L’estremo difensore della Nazionale estone, che venerdì gioca contro l’Italia, gioca al Werder Brema ma è di proprietà dell’Arsenal. La sua storia calcistica è partita da Polva, un paesino dove nessuno giocava a calcio
Non c’è ruolo più letterario del portiere. Perché per anni l’estremo difensore è stato descritto come un uomo solo in mezzo al campo, l’unico individualista in uno sport di squadra. È una narrazione che calza a pennello a qualsiasi numero uno. Ma soprattutto a Karl Hein, l’uomo con i guanti dell’Estonia che dovrà provare a bloccare gli attaccanti azzurri. A ventitré anni il ragazzo di Polva, un villaggio di circa seimila anime nel sud del paese dove nel Medioevo il diavolo si sarebbe divertito a radere al suolo la chiesa locale ogni notte, sembra aver elevato a sistema il concetto di isolamento.

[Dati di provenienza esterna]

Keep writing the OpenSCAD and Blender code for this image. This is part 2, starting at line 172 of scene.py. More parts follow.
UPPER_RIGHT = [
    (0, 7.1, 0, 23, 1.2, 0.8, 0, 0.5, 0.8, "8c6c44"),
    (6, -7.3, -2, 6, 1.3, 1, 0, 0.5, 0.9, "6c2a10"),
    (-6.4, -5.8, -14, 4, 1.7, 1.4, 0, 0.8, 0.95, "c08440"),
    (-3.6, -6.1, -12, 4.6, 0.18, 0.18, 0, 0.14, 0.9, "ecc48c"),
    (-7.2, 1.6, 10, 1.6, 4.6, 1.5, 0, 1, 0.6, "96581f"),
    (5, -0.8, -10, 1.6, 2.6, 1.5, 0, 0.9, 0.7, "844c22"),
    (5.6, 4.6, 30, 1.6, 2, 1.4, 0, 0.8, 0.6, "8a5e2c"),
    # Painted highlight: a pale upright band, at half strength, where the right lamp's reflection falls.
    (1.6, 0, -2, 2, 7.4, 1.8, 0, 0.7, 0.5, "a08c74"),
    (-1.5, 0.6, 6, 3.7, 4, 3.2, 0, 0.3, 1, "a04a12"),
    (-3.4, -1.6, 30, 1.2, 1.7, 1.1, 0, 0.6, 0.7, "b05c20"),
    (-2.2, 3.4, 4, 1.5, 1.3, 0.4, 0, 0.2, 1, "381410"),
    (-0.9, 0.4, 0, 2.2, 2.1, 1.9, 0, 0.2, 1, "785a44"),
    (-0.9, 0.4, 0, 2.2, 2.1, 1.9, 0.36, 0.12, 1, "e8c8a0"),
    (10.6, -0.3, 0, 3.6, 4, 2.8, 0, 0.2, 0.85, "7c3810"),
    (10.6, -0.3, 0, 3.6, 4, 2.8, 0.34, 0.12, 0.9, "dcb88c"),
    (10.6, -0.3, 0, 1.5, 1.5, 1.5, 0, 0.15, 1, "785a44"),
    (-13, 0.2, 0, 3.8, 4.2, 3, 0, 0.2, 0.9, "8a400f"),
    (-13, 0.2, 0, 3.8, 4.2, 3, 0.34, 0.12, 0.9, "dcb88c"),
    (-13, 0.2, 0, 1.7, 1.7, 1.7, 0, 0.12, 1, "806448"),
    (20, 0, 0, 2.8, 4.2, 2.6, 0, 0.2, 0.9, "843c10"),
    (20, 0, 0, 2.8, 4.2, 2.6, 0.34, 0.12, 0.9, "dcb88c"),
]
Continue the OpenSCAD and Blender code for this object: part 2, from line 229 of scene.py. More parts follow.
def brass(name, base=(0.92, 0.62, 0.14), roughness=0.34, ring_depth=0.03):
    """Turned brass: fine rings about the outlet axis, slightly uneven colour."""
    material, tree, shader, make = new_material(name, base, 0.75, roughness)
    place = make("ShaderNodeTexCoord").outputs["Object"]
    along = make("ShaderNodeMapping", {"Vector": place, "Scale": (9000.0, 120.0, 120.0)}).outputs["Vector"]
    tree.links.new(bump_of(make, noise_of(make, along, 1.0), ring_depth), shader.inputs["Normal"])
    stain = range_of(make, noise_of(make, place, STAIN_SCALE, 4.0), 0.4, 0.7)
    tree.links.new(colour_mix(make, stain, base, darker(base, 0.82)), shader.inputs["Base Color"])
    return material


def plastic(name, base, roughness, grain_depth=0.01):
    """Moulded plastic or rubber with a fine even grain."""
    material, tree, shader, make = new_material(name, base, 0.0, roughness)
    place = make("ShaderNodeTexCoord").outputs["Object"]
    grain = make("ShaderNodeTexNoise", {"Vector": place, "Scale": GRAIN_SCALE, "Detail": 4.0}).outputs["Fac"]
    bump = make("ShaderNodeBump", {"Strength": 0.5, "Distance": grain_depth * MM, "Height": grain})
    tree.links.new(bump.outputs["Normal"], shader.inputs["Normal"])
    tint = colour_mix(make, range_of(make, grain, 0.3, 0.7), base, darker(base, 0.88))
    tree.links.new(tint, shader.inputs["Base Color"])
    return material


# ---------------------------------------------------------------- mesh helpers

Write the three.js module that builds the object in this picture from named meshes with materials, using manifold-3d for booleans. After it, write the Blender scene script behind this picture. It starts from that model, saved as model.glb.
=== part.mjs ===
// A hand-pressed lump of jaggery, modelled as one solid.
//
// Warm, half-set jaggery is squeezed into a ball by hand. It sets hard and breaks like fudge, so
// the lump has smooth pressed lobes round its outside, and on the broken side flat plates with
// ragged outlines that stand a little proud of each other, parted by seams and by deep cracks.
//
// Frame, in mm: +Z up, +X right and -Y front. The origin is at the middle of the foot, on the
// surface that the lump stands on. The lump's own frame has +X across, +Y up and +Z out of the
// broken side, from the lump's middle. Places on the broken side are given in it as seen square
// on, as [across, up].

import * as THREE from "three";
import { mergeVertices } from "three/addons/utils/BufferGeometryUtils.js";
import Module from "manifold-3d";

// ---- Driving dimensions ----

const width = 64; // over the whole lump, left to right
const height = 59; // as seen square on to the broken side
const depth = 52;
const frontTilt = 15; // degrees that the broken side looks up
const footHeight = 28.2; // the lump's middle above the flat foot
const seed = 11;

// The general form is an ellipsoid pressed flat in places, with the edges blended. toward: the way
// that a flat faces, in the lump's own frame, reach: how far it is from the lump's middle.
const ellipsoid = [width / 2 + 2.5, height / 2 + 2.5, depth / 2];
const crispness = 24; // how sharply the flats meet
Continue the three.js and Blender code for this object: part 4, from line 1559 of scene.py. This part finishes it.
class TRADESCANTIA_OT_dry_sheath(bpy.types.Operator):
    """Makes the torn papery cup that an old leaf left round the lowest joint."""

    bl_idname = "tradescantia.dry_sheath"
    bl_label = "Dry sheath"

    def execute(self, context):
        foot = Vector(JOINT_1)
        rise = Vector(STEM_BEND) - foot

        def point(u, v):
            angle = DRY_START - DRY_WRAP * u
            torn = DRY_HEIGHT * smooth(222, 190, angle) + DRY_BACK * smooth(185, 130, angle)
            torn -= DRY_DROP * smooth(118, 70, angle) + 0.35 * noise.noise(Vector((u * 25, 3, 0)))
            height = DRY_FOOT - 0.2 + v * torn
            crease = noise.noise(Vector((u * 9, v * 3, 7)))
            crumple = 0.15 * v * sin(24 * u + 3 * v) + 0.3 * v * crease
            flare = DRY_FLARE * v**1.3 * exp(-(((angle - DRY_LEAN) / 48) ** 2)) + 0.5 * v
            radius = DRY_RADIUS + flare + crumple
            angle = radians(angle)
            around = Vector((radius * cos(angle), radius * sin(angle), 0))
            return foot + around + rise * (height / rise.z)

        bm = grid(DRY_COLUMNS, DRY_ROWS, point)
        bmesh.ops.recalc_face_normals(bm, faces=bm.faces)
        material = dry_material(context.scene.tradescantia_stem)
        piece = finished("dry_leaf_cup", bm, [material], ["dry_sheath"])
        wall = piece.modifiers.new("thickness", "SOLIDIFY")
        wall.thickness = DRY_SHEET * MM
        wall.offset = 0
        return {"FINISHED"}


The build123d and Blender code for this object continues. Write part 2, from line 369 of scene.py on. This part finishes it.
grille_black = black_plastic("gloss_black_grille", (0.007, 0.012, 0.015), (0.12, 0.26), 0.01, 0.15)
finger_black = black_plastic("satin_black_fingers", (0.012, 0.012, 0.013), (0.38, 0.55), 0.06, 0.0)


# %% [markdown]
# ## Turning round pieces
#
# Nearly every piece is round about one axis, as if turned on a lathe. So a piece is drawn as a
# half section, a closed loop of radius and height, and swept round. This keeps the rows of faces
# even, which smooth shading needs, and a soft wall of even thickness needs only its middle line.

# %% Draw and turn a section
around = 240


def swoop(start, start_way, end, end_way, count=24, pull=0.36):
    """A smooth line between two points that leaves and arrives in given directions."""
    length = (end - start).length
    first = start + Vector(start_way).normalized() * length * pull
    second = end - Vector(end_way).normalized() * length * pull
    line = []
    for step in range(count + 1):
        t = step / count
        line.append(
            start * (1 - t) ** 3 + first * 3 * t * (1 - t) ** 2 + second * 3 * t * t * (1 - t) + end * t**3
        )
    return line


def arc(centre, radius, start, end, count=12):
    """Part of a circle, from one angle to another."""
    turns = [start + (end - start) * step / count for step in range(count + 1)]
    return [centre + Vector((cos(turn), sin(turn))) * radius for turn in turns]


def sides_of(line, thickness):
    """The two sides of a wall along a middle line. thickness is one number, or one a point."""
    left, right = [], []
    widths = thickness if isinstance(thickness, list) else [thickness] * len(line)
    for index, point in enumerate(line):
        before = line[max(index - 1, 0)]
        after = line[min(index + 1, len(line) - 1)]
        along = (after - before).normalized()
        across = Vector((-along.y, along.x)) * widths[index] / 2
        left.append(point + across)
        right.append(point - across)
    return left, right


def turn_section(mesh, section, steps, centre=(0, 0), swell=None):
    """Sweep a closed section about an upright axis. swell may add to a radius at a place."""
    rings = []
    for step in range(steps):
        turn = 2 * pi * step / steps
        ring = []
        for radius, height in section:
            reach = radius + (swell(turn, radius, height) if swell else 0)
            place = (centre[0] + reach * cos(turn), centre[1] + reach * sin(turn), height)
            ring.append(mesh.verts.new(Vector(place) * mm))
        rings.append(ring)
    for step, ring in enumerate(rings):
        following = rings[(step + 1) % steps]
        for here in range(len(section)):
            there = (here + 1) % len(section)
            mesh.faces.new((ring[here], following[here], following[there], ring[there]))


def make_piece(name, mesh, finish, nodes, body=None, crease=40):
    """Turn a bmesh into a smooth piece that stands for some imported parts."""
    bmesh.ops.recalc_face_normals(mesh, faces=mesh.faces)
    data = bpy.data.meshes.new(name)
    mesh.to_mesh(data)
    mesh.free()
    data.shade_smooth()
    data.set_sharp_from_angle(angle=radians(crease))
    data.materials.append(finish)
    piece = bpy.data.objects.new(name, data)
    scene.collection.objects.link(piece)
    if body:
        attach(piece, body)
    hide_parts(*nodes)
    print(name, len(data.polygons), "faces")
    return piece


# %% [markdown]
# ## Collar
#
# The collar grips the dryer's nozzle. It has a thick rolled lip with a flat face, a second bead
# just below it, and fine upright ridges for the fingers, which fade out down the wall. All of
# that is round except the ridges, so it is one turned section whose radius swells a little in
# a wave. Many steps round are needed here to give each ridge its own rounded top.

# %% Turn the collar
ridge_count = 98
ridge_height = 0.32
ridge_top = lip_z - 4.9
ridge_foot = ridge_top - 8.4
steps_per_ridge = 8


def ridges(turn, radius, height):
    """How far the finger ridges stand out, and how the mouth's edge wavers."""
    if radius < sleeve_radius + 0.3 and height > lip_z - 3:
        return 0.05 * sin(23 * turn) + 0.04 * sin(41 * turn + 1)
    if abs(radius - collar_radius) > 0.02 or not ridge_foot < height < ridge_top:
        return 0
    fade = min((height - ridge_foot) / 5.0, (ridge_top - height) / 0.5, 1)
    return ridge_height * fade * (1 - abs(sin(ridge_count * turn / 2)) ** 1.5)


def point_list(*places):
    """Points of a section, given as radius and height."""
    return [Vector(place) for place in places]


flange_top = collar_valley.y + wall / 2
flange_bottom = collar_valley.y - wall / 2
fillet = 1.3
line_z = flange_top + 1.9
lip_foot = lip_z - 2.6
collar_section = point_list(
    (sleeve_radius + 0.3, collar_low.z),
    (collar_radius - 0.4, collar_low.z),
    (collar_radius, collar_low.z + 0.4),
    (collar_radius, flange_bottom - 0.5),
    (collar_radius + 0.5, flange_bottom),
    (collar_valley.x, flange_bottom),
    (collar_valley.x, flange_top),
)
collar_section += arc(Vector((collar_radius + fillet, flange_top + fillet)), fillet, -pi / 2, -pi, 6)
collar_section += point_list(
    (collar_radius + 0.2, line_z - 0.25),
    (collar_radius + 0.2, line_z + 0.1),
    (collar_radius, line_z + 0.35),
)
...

La sua solitudine parte da lontano. Da ragazzino sembra destinato alla pallavolo. Poi, un pomeriggio, suo fratello maggiore lo porta con sé a tirare calci a un pallone. Karl ha sette anni e si diverte così tanto che pretende di ripetere quell’esperimento. Il più spesso possibile. È lì che iniziano i problemi. All’alba del millennio il calcio non è esattamente uno sport popolare in Estonia. La Nazionale non è neanche fra le prime cento posizioni del ranking Fifa. Tanto che nella scuola di Hein nessuno gioca a pallone. Per cambiare le cose serve un colpo di teatro. Così Karl afferra il suo migliore amico e lo trascina a un provino per entrare in una squadra locale. Una storia da manga giapponese che si conclude con il classico lieto fine. Il Tiigrid, un club alla periferia di Tallin, rimane impressionato dal suo talento. Tanto che non si limita a farlo entrare in rosa, ma corre ad assumere un preparatore dei portieri per aiutarlo a sviluppare il suo potenziale. Il ragazzo inizia a lavorare insieme a Madis Rajando. E il fatto di poter contare su un professionista tutto per lui lo motiva ancora di più. “Lo sento ancora oggi – dice Hein – Devi ricordare quelli che sono stati davvero di supporto”.
Il talento di Karl diventa presto sovradimensionato rispetto al blasone di un club che non gioca neanche su campo dalle dimensioni regolamentari. A tredici anni passa così al Nomme United. Ad allenarlo c’è Mart Poom, ex portiere della nazionale estone con una presenza nell’Arsenal che schierava Lehmann e Almunia. È un segno del destino. A quindici anni Hein debutta in prima squadra. Poom è impressionato. Tanto che decide di richiamare la sua ex squadra per segnalare l’esistenza di un portiere dal futuro certo. A Londra restano sorpresi. Il valore del portiere è reale. Le possibilità che diventi un giocatore importante sono alte. Così lo mettono sotto contratto. “È stato surreale – ricorda – un giovane ragazzo estone che entra in un top europeo. Per qualche mese ho avuto nostalgia di casa, poi basta. Avevo realizzato il mio sogno”.
In sette anni Hein non ha ancora mai giocato una partita con la prima squadra dell’Arsenal. I Gunners l’hanno prestato prima al Reading e poi, nella scorsa stagione, al Real Valladolid. Il suo esordio in Spagna è stato abbacinante. Solo che le cose sono cambiate in fretta. I biancoviola sono retrocessi con largo anticipo. Anche se Karl è stato una delle poche note liete. Ma nonostante qualche partita straordinaria, si è ritrovato a contare con il pallottoliere i gol subiti: 7 da Barcellona e Athletic, 5 da Villarreal e Atletico, 4 dal Siviglia. Ora la sua avventura è ripartita dal Werder di Brema. Un altro prestito, un altro campionato. L’Arsenal non vuole perderlo d’occhio.
E venerdì sera Hein giocherà la sua quarantesima partita con la Nazionale. Il suo idolo Poom ha chiuso la carriera con 120 presenze. La strada di Karl è ancora lunga. Ma non certo in salita.